Appeal of MARGARETTE D. PIERRE, on behalf of MARC E. DESIR, from action of the Board of Education of the Sewanhaka Central High School District regarding residency.

Decision No. 14,551

(March 28, 2001)

Douglas E. Libby, Esq., attorney for respondent

MILLS, Commissioner.--Petitioner appeals the determination of the Board of Education of the Sewanhaka Central High School District ("respondent") that her nephew, Marc E. Desir, is not a district resident. The appeal must be dismissed.

Petitioner resides within respondent"s district at 31 Sussex Road, Elmont, New York. On or about January 20, 2000, petitioner"s sister, Erla Desir, moved with her four children from their residence in Hudson, New York to petitioner"s residence in Elmont with the intention of residing there temporarily. On or about February 1, 2000, Ms. Desir enrolled her son Marc in respondent"s district, listing petitioner"s residence as her address. Within a week of Marc"s enrollment, Ms. Desir moved to Pennsylvania with Marc"s three siblings to pursue employment opportunities. Petitioner indicated that Ms. Desir did not take Marc with her to Pennsylvania because she did not want to disrupt his education.

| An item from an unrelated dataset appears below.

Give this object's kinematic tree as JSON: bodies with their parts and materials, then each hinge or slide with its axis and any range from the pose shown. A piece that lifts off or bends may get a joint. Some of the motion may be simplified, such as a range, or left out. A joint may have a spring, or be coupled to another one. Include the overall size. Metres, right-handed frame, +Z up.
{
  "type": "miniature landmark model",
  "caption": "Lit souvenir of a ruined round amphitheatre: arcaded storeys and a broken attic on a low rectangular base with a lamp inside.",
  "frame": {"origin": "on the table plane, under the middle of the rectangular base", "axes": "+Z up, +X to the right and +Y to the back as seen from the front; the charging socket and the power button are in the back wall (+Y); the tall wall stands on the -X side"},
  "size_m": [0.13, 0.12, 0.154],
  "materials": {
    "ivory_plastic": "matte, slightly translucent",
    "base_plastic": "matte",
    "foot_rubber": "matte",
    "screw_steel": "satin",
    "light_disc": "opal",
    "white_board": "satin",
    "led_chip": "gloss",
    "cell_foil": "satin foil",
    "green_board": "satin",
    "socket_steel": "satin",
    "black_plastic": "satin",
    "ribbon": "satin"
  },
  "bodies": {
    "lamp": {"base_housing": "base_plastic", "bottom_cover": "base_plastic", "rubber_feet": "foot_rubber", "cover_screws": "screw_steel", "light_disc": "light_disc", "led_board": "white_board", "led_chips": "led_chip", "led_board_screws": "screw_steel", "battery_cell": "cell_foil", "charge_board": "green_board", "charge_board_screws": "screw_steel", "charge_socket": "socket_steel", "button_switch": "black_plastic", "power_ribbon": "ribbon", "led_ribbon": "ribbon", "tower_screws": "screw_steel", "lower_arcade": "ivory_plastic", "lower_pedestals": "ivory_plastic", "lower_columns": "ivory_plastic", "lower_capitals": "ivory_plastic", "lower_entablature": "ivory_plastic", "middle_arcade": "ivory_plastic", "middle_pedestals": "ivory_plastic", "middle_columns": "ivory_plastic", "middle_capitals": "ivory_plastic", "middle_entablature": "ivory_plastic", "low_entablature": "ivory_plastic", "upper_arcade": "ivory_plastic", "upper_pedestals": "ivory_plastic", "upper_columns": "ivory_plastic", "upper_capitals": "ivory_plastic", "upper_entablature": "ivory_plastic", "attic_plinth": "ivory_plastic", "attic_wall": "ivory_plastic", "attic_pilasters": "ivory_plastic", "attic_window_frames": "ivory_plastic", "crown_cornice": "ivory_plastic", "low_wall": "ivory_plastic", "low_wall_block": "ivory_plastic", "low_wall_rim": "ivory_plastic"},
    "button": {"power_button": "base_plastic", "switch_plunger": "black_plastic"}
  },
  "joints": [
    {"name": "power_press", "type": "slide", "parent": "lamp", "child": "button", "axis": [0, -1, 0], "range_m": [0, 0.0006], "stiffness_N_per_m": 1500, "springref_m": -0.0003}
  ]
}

After moving to Pennsylvania, Ms. Desir completed a second enrollment form for respondent"s district listing petitioner as Marc"s guardian. The form stated that 100 percent of Marc"s financial support would be provided by his parents. In conjunction with the second enrollment form, Ms. Desir also completed a parent's affidavit purporting to relinquish custody and control of Marc to petitioner, and designating her as Marc"s custodian. Within that affidavit, Ms. Desir indicated that Marc"s living arrangement with petitioner would continue only until the end of the school year.

By letter dated March 21, 2000, Ms. Desir was advised by the district"s Administrative Assistant to the Superintendent, Frederick Raulli, that the district had determined that Marc was not a district resident and was, therefore, ineligible to attend respondent"s school. The letter further advised Ms. Desir that Marc would be excluded from attendance in respondent's schools effective April 4, 2000.

On March 29, 2000 a residency review was conducted by respondent"s Administrative Review Officer, William Niles. During the course of that review, petitioner indicated that Marc was living with her temporarily and that at the end of the school year he would return to his mother in Pennsylvania. At the time of the review, petitioner was paying for Marc"s living expenses; however, it was petitioner"s expectation that once Ms. Desir became employed, she would send petitioner money for Marc"s support. Petitioner further indicated that although she made "day to day" decisions concerning Marc's welfare without consulting Ms. Desir, decision-making responsibility for matters of a more serious nature would be shared by herself and Ms. Desir. Based upon the information obtained during the residency review, Mr. Niles determined that Marc was not a district resident and as such was ineligible to attend school within respondent"s district. Petitioner was notified of this determination by letter dated June 16, 2000 and was advised that Marc would be excluded from attendance in respondent"s school effective June 23, 2000.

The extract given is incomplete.